Curtis Acosta, a Tucson High teacher who has been with the district for 17 years, half of them as a teacher of Latino and Chicano literature, said he's frustrated to be without a plan to move forward.

"Now we're told we can talk about race, but it has to be through a multicultural perspective. And if you looked at our (old) curriculum, it was from a multicultural perspective," said Acosta, who said he used the writing of Sherman Alexie, Martin Luther King Jr., William Shakespeare, Ronald Takaki and Jonathan Kozol in his classes.

"I'm not confident one bit to move forward with any writer that has that social justice streak in them," Acosta said. "I have already built something that's multicultural, centered around empowerment of youth and liberates them to make decisions critically and find their own academic integrity."

Students said they're learning a hard but practical lesson about politics.

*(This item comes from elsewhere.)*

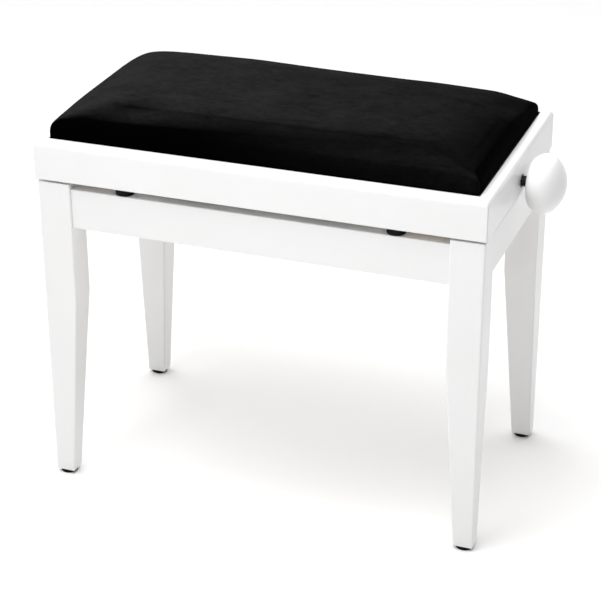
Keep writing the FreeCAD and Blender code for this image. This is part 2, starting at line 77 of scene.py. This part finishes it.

"For me, what I've learned through all this is that students and youth have a lot of voices that we don't get to express," Mejia said. "We're the ones who will be changed by this situation. We will be the ones who speak out and do marches, and we will be the ones making the future. And no matter what, we have the power to stand up for what we believe."

Students have already staged several marches and a class walkout since the state law was passed in 2010, and another walkout is planned for January 24; students said they will attend a teach-in about Chicano history by University of Arizona professors.

A group of students and teachers, including Dominguez and Acosta, have filed a suit in federal district court to overturn the state law barring ethnic studies.

Outside organizations might get involved, too.

Barbara Jones, director of the American Library Association's Office of Intellectual Freedom, said the removal of the books was a big topic of discussion at the association's 2012 midwinter meeting, which began last Thursday in Dallas. Groups including REFORMA, the Latino librarians' group, the American Indian Librarians' Association and the Intellectual Freedom Committee planned to respond and a coalition of civil liberties groups were researching possible legal action and expecting to release a statement this week, Jones said.

Regardless of the words the district used, Jones said, it's actions restricted access to books, which leads to censorship.

"We're gathering facts. Right now it looks like it's just the curriculum that's affected and not school libraries," Jones said. "But we know from experience this will eventually affect books in the library."

Jones said there have been similar moves in Texas and other states to censor materials reflecting ethnic points of view. Such actions rob students of opportunities to form their own opinions, Jones said.

"If (school officials are) listening to their communities, they should understand that to take ethnic diversity out of curriculum in the 21st century is damaging and hateful," Jones said. "It stifles the conversations we desperately need to have in this country about inclusion, about preparing all people in this country to go in the workforce, to go to college, to be successful in life. And to ban discussion about these types of issues is very damaging to our country and our democracy."